#### What you should do:
Below are records; quote them exactly from the first line through the line that contains "inner_lean = 1.2; // [0:0.1:2]".

[Modeling code records]
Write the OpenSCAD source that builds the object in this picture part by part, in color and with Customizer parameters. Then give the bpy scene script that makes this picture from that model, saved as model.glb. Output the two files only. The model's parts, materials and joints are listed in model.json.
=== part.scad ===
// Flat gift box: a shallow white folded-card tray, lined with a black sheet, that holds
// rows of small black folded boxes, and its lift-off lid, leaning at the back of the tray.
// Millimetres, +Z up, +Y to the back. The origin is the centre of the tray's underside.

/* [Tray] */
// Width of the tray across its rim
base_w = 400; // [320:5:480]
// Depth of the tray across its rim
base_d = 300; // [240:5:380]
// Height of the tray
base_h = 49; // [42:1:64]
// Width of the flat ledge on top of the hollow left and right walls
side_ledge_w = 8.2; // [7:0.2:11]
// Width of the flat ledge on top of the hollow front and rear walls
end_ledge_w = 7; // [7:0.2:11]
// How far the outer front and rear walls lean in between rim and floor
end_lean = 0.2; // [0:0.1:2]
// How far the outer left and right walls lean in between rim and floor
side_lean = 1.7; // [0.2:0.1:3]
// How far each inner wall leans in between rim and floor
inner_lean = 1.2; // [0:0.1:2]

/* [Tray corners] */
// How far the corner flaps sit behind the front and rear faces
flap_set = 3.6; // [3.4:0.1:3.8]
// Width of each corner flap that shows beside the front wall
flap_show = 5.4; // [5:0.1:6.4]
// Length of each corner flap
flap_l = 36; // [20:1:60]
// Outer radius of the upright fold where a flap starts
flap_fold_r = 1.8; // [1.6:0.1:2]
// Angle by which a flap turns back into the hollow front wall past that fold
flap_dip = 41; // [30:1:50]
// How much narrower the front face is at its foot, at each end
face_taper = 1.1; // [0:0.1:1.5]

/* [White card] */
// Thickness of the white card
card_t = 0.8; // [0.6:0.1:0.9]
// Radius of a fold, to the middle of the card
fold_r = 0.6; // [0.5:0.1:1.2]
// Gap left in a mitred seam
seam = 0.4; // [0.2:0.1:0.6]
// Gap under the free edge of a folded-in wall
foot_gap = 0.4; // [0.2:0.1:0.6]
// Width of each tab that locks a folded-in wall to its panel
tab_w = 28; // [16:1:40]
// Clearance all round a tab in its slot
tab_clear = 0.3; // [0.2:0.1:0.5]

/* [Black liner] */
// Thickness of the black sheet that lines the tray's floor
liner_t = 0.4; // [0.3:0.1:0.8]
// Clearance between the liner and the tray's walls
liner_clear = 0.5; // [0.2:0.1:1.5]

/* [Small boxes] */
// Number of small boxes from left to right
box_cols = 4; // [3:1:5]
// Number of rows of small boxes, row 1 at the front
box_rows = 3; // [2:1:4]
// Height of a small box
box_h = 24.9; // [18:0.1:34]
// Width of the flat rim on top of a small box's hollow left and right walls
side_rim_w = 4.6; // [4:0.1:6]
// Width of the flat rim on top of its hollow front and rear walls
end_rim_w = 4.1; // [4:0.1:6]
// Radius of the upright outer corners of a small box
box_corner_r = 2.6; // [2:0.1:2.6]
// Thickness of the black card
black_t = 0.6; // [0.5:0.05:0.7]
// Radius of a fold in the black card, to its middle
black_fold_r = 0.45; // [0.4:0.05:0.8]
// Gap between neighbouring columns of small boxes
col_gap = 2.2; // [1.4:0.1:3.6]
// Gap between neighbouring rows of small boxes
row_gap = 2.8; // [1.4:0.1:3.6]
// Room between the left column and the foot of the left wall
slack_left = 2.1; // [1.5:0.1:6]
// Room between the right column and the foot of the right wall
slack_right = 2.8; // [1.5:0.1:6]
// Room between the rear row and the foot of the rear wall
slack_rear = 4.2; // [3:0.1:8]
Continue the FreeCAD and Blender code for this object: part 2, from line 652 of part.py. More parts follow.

#### Problem solution:
Write the OpenSCAD source that builds the object in this picture part by part, in color and with Customizer parameters. Then give the bpy scene script that makes this picture from that model, saved as model.glb. Output the two files only. The model's parts, materials and joints are listed in model.json.
=== part.scad ===
// Flat gift box: a shallow white folded-card tray, lined with a black sheet, that holds
// rows of small black folded boxes, and its lift-off lid, leaning at the back of the tray.
// Millimetres, +Z up, +Y to the back. The origin is the centre of the tray's underside.

/* [Tray] */
// Width of the tray across its rim
base_w = 400; // [320:5:480]
// Depth of the tray across its rim
base_d = 300; // [240:5:380]
// Height of the tray
base_h = 49; // [42:1:64]
// Width of the flat ledge on top of the hollow left and right walls
side_ledge_w = 8.2; // [7:0.2:11]
// Width of the flat ledge on top of the hollow front and rear walls
end_ledge_w = 7; // [7:0.2:11]
// How far the outer front and rear walls lean in between rim and floor
end_lean = 0.2; // [0:0.1:2]
// How far the outer left and right walls lean in between rim and floor
side_lean = 1.7; // [0.2:0.1:3]
// How far each inner wall leans in between rim and floor
inner_lean = 1.2; // [0:0.1:2]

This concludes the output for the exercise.